Lord Emsworth could conceive of no way in which Freddie could be of value to a dog-biscuit firm, except possibly as a taster; but he refrained from damping the other’s enthusiasm by saying so.

Three of the next stories are concerning Freddie, his new bride and his new job promoting the dog biscuits, Donaldson’s Dog-Joy. We also meet another of Emsworth’s sisters, Lady Georgiana Alcester, and these stories being set around Blandings there is, naturally, an imposter; Popjoy, in reality the Rev Rupert (Beefy) Bingham, in the story Company for Gertrude.

There are two stories that particularly stand out in the canon and in the saga. Pig-hoo-o-o-o-ey is the first appearance of the Empress of Blandings, the prize black Berkshire sow who features in almost all of the subsequent books; and the pigman George Cyril Wellbeloved. As I mentioned above, this volume was published in 1935 but Pig-hoo-o-o-o-ey was clearly written (or at least planned) far earlier because it is mentioned in the preface to Summer Lightning, the fourth volume in the saga.

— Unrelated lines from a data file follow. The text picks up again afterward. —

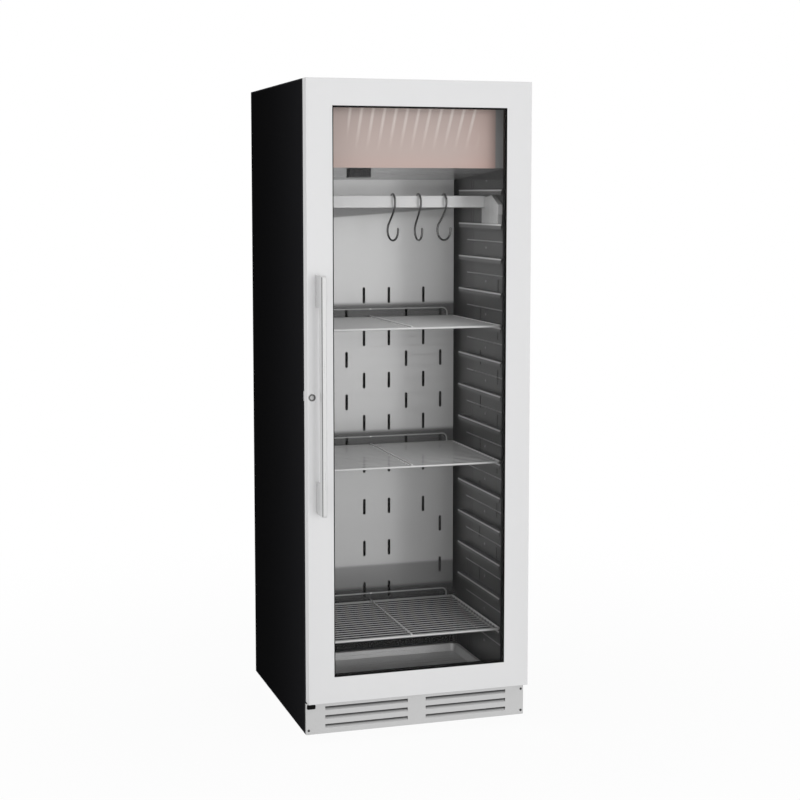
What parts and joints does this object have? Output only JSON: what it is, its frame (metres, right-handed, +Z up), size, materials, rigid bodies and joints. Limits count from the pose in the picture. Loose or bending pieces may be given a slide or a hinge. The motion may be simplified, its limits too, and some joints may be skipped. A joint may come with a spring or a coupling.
{
  "type": "dry aging cabinet with a glazed door",
  "caption": "Upright black cabinet that ages meat: steel-framed glass door on the right hinges, long bar handle, hanging bar with hooks, wire shelves, tray, louvred plinth.",
  "frame": {"origin": "on the floor, under the middle of the bounding box of the whole cabinet with its handle", "axes": "+X to the right of someone who faces the door, +Y to the back, +Z up"},
  "size_m": [0.595, 0.696, 1.684],
  "materials": {
    "black_paint": "fine satin black paint",
    "door_steel": "satin brushed along the height",
    "kick_steel": "satin brushed along the width",
    "bright_steel": "polished satin",
    "chrome": "polished",
    "satin_steel": "satin",
    "copper_steel": "brushed, copper tint",
    "zinc": "galvanised",
    "glass": "clear, polished",
    "black_plastic": "satin",
    "grey_plastic": "satin",
    "rubber": "matt",
    "foam": "foamed",
    "fin_metal": "mill finish",
    "copper": "drawn copper",
    "diffuser": "opal"
  },
  "bodies": {
    "cabinet": {"bar_bracket_left": "bright_steel", "bar_bracket_right": "bright_steel", "base_pan": "zinc", "compressor": "black_paint", "condensate_tray": "black_plastic", "condenser": "black_paint", "condenser_fan_frame": "zinc", "discharge_pipe": "copper", "drain_pipe": "grey_plastic", "drain_trough": "fin_metal", "duct_panel": "bright_steel", "evaporator": "fin_metal", "fan_bulkhead": "satin_steel", "fan_motor": "zinc", "filter_cassette": "black_plastic", "foam_insulation": "foam", "hanging_bar": "bright_steel", "hinge_hole_cap": "black_plastic", "hinge_lower": "zinc", "hinge_upper": "zinc", "housing_cover": "copper_steel", "housing_pan": "satin_steel", "inner_liner": "satin_steel", "kick_plate": "kick_steel", "kick_screw_left": "zinc", "kick_screw_right_high": "zinc", "kick_screw_right_low": "zinc", "led_bar": "diffuser", "lock_keeper": "zinc", "outer_case": "black_paint", "power_inlet": "black_plastic", "rack_left": "satin_steel", "rack_right": "satin_steel", "rear_grille": "zinc", "rear_panel": "zinc"},
    "door": {"door_frame": "door_steel", "door_core": "black_plastic", "outer_glass": "glass", "glass_spacer": "black_plastic", "inner_glass": "glass", "door_gasket": "rubber", "door_handle": "bright_steel", "lock_barrel": "chrome", "hinge_bush_lower": "black_plastic", "hinge_bush_upper": "black_plastic"},
    "lock_plug": {"lock_plug": "chrome"},
    "circulation_fan": {"circulation_fan": "black_plastic"},
    "condenser_fan": {"condenser_fan": "black_plastic"},
    "drip_tray": {"drip_tray": "bright_steel"},
    "meat_hook_1": {"meat_hook_1": "chrome"},
    "meat_hook_2": {"meat_hook_2": "chrome"},
    "meat_hook_3": {"meat_hook_3": "chrome"},
    "shelf_bottom": {"shelf_bottom": "chrome"},
    "shelf_middle": {"shelf_middle": "chrome"},
    "shelf_top": {"shelf_top": "chrome"},
    "foot_front_left": {"foot_front_left": "black_plastic"},
    "foot_front_right": {"foot_front_right": "black_plastic"},
    "foot_rear_left": {"foot_rear_left": "black_plastic"},
    "foot_rear_right": {"foot_rear_right": "black_plastic"}
  },
  "joints": [
    {"name": "door_swing", "type": "hinge", "parent": "cabinet", "child": "door", "pos_m": [0.2855, -0.27, 0.108], "axis": [0, 0, 1], "range_deg": [0, 110]},
    {"name": "lock_turn", "type": "hinge", "parent": "door", "child": "lock_plug", "pos_m": [-0.2855, -0.286, 0.894], "axis": [0, 1, 0], "range_deg": [0, 90]},
    {"name": "meat_hook_1_swing", "type": "hinge", "parent": "cabinet", "child": "meat_hook_1", "pos_m": [-0.014, -0.086, 1.3771], "axis": [1, 0, 0], "range_deg": [-25, 25]},
    {"name": "meat_hook_2_swing", "type": "hinge", "parent": "cabinet", "child": "meat_hook_2", "pos_m": [0.057, -0.086, 1.3771], "axis": [1, 0, 0], "range_deg": [-25, 25]},
    {"name": "meat_hook_3_swing", "type": "hinge", "parent": "cabinet", "child": "meat_hook_3", "pos_m": [0.128, -0.086, 1.3771], "axis": [1, 0, 0], "range_deg": [-25, 25]},
    {"name": "shelf_bottom_slide", "type": "slide", "parent": "cabinet", "child": "shelf_bottom", "axis": [0, -1, 0], "range_m": [0, 0.025]},
    {"name": "shelf_middle_slide", "type": "slide", "parent": "cabinet", "child": "shelf_middle", "axis": [0, -1, 0], "range_m": [0, 0.025]},
    {"name": "shelf_top_slide", "type": "slide", "parent": "cabinet", "child": "shelf_top", "axis": [0, -1, 0], "range_m": [0, 0.025]},
    {"name": "drip_tray_lift", "type": "slide", "parent": "cabinet", "child": "drip_tray", "axis": [0, 0, 1], "range_m": [0, 0.06]},
    {"name": "circulation_fan_spin", "type": "hinge", "parent": "cabinet", "child": "circulation_fan", "pos_m": [0, 0.1252, 1.558], "axis": [0, 1, 0], "continuous": true},
    {"name": "condenser_fan_spin", "type": "hinge", "parent": "cabinet", "child": "condenser_fan", "pos_m": [-0.1575, 0.27875, 0.104], "axis": [1, 0, 0], "continuous": true},
    {"name": "foot_front_left_turn", "type": "hinge", "parent": "cabinet", "child": "foot_front_left", "pos_m": [-0.2495, -0.156, 0], "axis": [0, 0, 1], "continuous": true},
    {"name": "foot_front_right_turn", "type": "hinge", "parent": "cabinet", "child": "foot_front_right", "pos_m": [0.2495, -0.156, 0], "axis": [0, 0, 1], "continuous": true},
    {"name": "foot_rear_left_turn", "type": "hinge", "parent": "cabinet", "child": "foot_rear_left", "pos_m": [-0.2495, 0.303, 0], "axis": [0, 0, 1], "continuous": true},
    {"name": "foot_rear_right_turn", "type": "hinge", "parent": "cabinet", "child": "foot_rear_right", "pos_m": [0.2495, 0.303, 0], "axis": [0, 0, 1], "continuous": true}
  ]
}
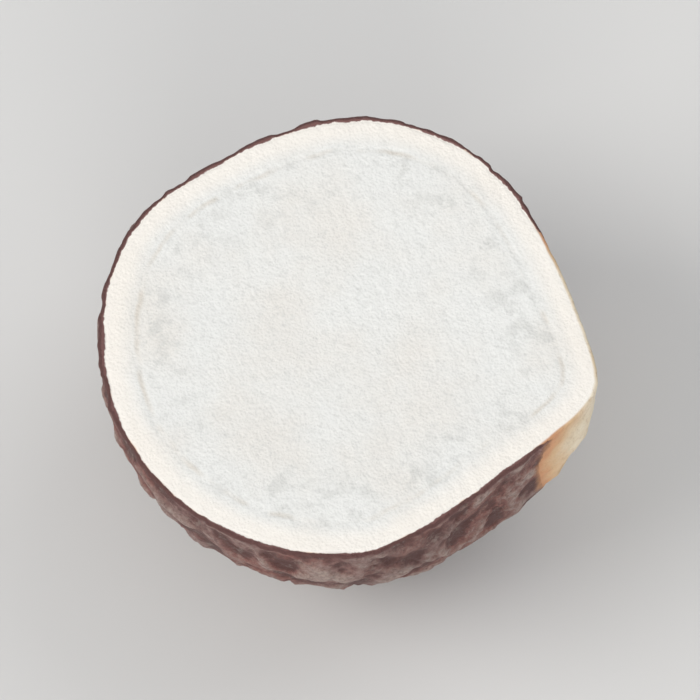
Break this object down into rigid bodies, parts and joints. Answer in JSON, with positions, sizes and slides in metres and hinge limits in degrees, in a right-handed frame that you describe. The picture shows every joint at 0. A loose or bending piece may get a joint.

The other brilliant story is Lord Emsworth and the Girl Friend which is always one of the contenders in discussions of the funniest short stories that the Master ever wrote. The description of the tea tent at the annual Blandings Parva School Treat is wonderful:

All civilised laws had obviously gone by the board and Anarchy reigned in the marquee. The curate was doing his best to form a provisional government consisting of himself and two school-teachers, but there was only one man who could have coped adequately  with the situation and that was King Herod, who – regrettably – was not among those present.

Lord Emsworth spends most of his time being harrassed by his sisters, but every now and then he rebels and this story is one of those. It’s great to see him facing down both McAllister and Connie – we’re cheering him on.